[Stored data]
_ _ _

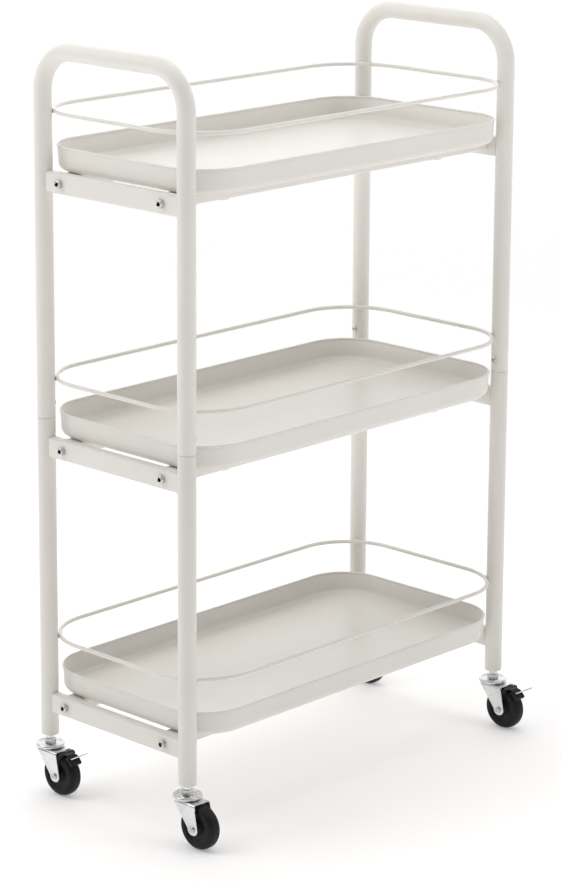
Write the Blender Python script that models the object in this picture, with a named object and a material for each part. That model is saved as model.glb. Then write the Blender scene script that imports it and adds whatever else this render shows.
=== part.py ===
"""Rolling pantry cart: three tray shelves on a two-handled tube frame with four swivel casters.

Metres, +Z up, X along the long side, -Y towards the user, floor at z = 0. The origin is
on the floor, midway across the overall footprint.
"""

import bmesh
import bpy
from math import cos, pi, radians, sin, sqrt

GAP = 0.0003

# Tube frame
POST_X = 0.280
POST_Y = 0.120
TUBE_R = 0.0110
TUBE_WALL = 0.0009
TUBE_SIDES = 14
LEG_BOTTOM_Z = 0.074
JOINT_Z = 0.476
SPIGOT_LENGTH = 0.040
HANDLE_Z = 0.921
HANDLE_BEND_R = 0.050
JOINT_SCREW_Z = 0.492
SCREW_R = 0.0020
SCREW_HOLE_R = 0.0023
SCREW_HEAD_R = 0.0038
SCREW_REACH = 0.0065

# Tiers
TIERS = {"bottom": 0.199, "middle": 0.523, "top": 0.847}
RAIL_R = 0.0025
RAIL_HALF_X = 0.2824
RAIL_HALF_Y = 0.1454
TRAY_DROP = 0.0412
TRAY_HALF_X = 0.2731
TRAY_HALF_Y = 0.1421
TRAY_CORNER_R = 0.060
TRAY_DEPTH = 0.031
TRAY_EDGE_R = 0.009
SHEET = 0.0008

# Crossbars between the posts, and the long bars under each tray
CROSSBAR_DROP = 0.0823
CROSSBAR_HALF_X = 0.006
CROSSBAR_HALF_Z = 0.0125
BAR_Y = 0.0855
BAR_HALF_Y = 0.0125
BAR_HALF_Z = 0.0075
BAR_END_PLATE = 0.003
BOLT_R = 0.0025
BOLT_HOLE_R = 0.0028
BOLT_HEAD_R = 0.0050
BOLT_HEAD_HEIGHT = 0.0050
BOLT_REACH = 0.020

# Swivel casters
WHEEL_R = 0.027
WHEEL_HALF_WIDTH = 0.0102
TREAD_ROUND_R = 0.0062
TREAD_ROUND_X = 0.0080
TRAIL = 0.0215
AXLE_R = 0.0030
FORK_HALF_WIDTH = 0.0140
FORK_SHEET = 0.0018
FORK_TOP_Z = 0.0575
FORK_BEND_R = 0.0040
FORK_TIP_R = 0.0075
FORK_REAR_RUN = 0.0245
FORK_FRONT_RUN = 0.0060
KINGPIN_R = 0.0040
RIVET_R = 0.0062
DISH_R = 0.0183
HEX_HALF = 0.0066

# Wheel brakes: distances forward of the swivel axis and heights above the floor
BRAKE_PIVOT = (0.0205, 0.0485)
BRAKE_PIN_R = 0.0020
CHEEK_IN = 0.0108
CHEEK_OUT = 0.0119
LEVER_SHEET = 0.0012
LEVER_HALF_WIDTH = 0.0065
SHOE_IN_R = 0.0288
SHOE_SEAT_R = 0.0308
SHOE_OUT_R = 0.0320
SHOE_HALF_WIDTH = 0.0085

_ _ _

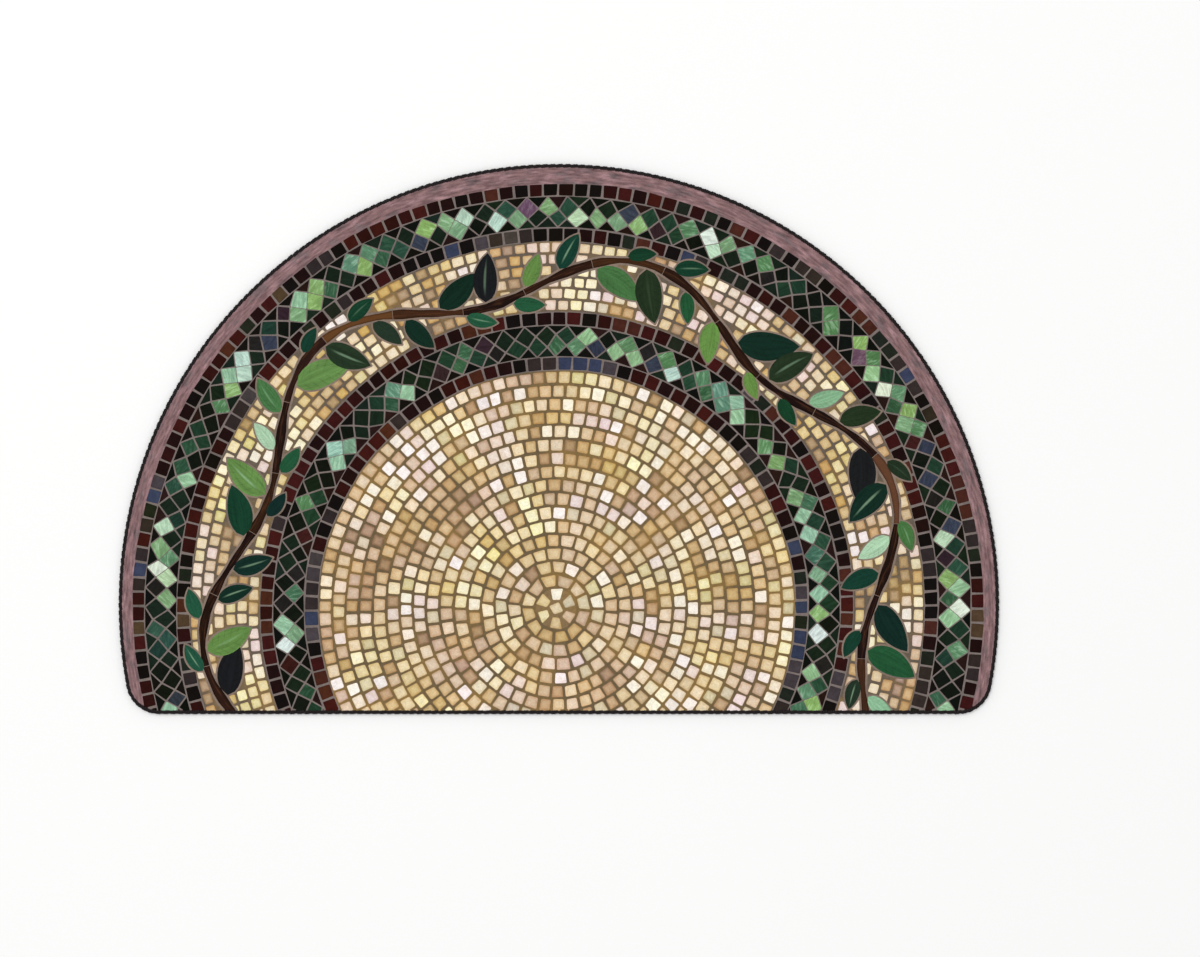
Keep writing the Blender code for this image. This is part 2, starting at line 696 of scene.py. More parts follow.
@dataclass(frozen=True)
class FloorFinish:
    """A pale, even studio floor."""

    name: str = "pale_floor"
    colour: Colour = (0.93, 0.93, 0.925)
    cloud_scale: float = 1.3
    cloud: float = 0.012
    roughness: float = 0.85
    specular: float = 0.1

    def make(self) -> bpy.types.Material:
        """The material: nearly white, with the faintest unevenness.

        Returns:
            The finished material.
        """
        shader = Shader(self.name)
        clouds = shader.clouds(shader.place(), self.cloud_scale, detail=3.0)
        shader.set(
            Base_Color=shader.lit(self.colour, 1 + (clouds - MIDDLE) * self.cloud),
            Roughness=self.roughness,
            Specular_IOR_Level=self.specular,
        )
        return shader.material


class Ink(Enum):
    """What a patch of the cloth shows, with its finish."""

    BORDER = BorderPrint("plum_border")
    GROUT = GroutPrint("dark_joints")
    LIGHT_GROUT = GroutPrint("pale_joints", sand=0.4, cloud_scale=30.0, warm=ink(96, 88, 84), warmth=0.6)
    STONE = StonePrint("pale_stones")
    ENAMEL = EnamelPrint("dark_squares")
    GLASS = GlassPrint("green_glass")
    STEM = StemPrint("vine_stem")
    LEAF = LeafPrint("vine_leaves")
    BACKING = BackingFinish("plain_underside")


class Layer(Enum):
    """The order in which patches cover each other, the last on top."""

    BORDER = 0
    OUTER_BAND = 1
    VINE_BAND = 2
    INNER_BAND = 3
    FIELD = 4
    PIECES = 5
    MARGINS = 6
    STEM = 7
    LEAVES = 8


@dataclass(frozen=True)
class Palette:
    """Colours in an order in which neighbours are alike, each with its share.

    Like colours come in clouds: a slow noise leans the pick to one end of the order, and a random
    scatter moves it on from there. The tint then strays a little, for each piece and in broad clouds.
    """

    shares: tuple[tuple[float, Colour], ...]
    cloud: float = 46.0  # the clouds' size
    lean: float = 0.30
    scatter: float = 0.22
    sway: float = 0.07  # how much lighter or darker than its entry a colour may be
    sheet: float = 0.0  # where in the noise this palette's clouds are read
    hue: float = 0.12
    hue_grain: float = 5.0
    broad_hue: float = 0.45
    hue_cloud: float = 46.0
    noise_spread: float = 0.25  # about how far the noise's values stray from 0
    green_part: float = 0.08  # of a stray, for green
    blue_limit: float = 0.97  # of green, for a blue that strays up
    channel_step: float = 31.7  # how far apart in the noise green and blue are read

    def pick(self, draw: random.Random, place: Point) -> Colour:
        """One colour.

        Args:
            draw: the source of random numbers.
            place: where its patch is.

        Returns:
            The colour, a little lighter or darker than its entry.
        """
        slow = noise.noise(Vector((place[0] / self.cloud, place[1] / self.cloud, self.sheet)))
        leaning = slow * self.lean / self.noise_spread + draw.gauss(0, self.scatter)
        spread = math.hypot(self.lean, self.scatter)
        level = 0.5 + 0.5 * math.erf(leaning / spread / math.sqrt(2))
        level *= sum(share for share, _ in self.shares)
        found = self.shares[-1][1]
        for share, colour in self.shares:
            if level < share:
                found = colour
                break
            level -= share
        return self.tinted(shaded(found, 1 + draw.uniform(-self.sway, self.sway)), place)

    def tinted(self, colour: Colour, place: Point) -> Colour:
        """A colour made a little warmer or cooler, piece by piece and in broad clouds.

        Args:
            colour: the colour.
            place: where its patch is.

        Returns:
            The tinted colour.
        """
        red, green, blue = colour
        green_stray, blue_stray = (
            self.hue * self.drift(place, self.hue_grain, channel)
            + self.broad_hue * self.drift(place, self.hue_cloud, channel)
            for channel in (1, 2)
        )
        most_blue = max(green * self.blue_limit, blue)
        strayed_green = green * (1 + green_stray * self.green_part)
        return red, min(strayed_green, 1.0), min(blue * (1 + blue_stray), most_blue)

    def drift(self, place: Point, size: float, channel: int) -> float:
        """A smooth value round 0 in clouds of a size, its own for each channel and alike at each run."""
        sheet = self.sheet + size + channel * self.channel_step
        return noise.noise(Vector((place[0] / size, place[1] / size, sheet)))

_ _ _

Aim. Provide an exact reproduction of only those lines that start at the line containing "Write the Blender Python" and end at the line containing "SCREW_REACH = 0.0065", inclusive.

The reply.
Write the Blender Python script that models the object in this picture, with a named object and a material for each part. That model is saved as model.glb. Then write the Blender scene script that imports it and adds whatever else this render shows.
=== part.py ===
"""Rolling pantry cart: three tray shelves on a two-handled tube frame with four swivel casters.

Metres, +Z up, X along the long side, -Y towards the user, floor at z = 0. The origin is
on the floor, midway across the overall footprint.
"""

import bmesh
import bpy
from math import cos, pi, radians, sin, sqrt

GAP = 0.0003

# Tube frame
POST_X = 0.280
POST_Y = 0.120
TUBE_R = 0.0110
TUBE_WALL = 0.0009
TUBE_SIDES = 14
LEG_BOTTOM_Z = 0.074
JOINT_Z = 0.476
SPIGOT_LENGTH = 0.040
HANDLE_Z = 0.921
HANDLE_BEND_R = 0.050
JOINT_SCREW_Z = 0.492
SCREW_R = 0.0020
SCREW_HOLE_R = 0.0023
SCREW_HEAD_R = 0.0038
SCREW_REACH = 0.0065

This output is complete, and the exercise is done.